Esa política llevaba irremediablemente a la crisis externa. Es lo que ocurrió a principios del 2018: los mercados financieros internacionales tomaron nota de la magnitud del endeudamiento y de la imposibilidad de pago y cortaron la financiación voluntaria; la consecuencia fue una profunda devaluación, el casi default de hecho y la caída en recesión económica.
El gobierno, en lugar de abandonar la política que había conducido a la crisis y controlar el bien escaso, las divisas, buscó la peor solución: más deuda, esta vez con el FMI y sus condicionamientos a la política económica a seguir. A la irracionalidad del gobierno se sumó la irracionalidad del FMI que le otorgó el mayor crédito de su historia para que las clases pudientes pudieran continuar con la fuga y el atesoramiento, mientras que el gobierno seguía con la esperanza de una reelección.

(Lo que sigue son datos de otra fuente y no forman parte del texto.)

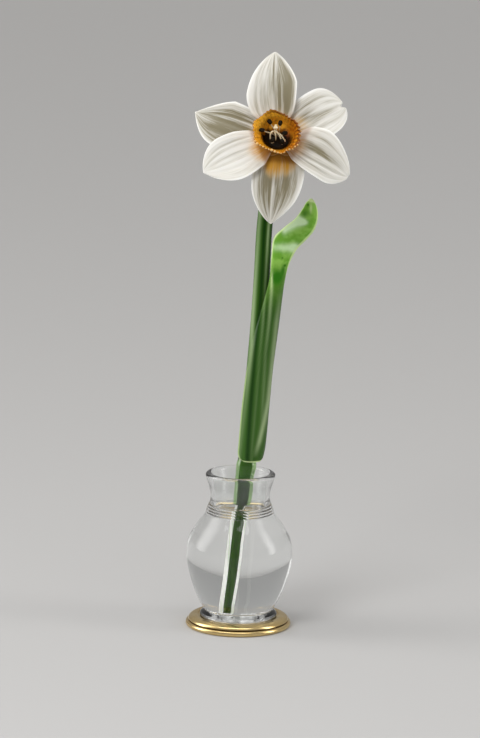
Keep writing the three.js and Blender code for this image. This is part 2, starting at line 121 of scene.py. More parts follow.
# The leaf: left edge, right edge, how far the middle bows outward, and the share of the full width.
LEAF_STATIONS = [
    (-1.1, -1.4, 62.5, 7.5, 1.0, 62.5, 4.6, 0.45), (-1.2, -1.4, 63.3, 7.7, 1.0, 63.3, 4.7, 0.76),
    (-1.2, -1.4, 65.0, 8.1, 1.0, 65.0, 4.8, 0.95), (-0.9, -1.4, 68.5, 8.6, 1.1, 68.5, 4.95, 1.0),
    (0.2, -0.9, 84.0, 9.8, 1.7, 84.0, 4.95, 1.0), (1.5, -0.6, 96.0, 10.8, 2.2, 97.0, 4.8, 1.0),
    (3.2, -1.3, 106.0, 11.8, 2.8, 107.0, 4.3, 1.0), (6.1, -2.0, 117.0, 13.2, 3.3, 118.0, 2.9, 1.0),
    (9.3, -0.8, 130.0, 14.9, 2.8, 129.5, 1.6, 1.0), (9.9, -1.0, 139.0, 16.6, 1.4, 135.6, 1.0, 1.0),
    (10.8, -2.0, 145.4, 19.2, -0.6, 141.0, 0.7, 1.0), (14.3, -4.0, 149.4, 22.2, -2.6, 144.6, 0.7, 1.0),
    (18.2, -5.6, 153.0, 25.2, -4.6, 148.8, 0.8, 1.0), (20.6, -6.0, 156.7, 26.4, -5.4, 153.4, 0.8, 0.98),
    (21.8, -5.9, 159.2, 26.1, -5.6, 157.4, 0.6, 0.86), (22.7, -5.7, 160.9, 25.2, -5.6, 159.9, 0.4, 0.45),
]
# Spots on the leaf as (x, width, z, height, strength): painted glints, the lower painted reflection, and
# patches.
GLINTS = [(23.75, 0.42, 157.1, 1.7, 0.7), (23.4, 1.3, 159.9, 0.7, 1.0), (10.1, 0.35, 129.0, 3.0, 0.7)]
LOWER_REFLECTION = [(14.5, 5.5, 141.6, 1.7, 0.85), (18.3, 1.7, 141.4, 1.9, 0.9)]
PATCHES = [
    (12.1, 2.6, 130.4, 3.2, 1.0), (14.3, 0.8, 133.5, 2.2, 0.5), (13.8, 0.5, 137.5, 0.5, 0.8),
    (15.0, 0.5, 134.9, 0.5, 0.7), (21.6, 2.1, 155.2, 1.9, 0.6), (22.7, 0.45, 158.2, 0.6, 0.8),
]
# The upper painted reflection band's middle line, as x, z and how high it is.
UPPER_REFLECTION = [(14.5, 149.7, 2.6), (19.0, 152.2, 2.1), (22.5, 151.7, 0.9)]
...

Así llegamos. Con las reservas internacionales casi agotadas, con una inflación galopante impulsada por el tipo de cambio y con una deuda impagable. Y recién ahora, muy tarde, dieron marcha atrás con su política: se estableció la obligación de los exportadores de liquidar sus divisas y se restableció al denostado “cepo”, mucho más estricto que el preexistente.
La mala praxis política fue castigada por la ciudadanía con una contundente derrota electoral en primera vuelta, pero el daño a la economía argentina queda y será pagada por todos nosotros durante mucho tiempo.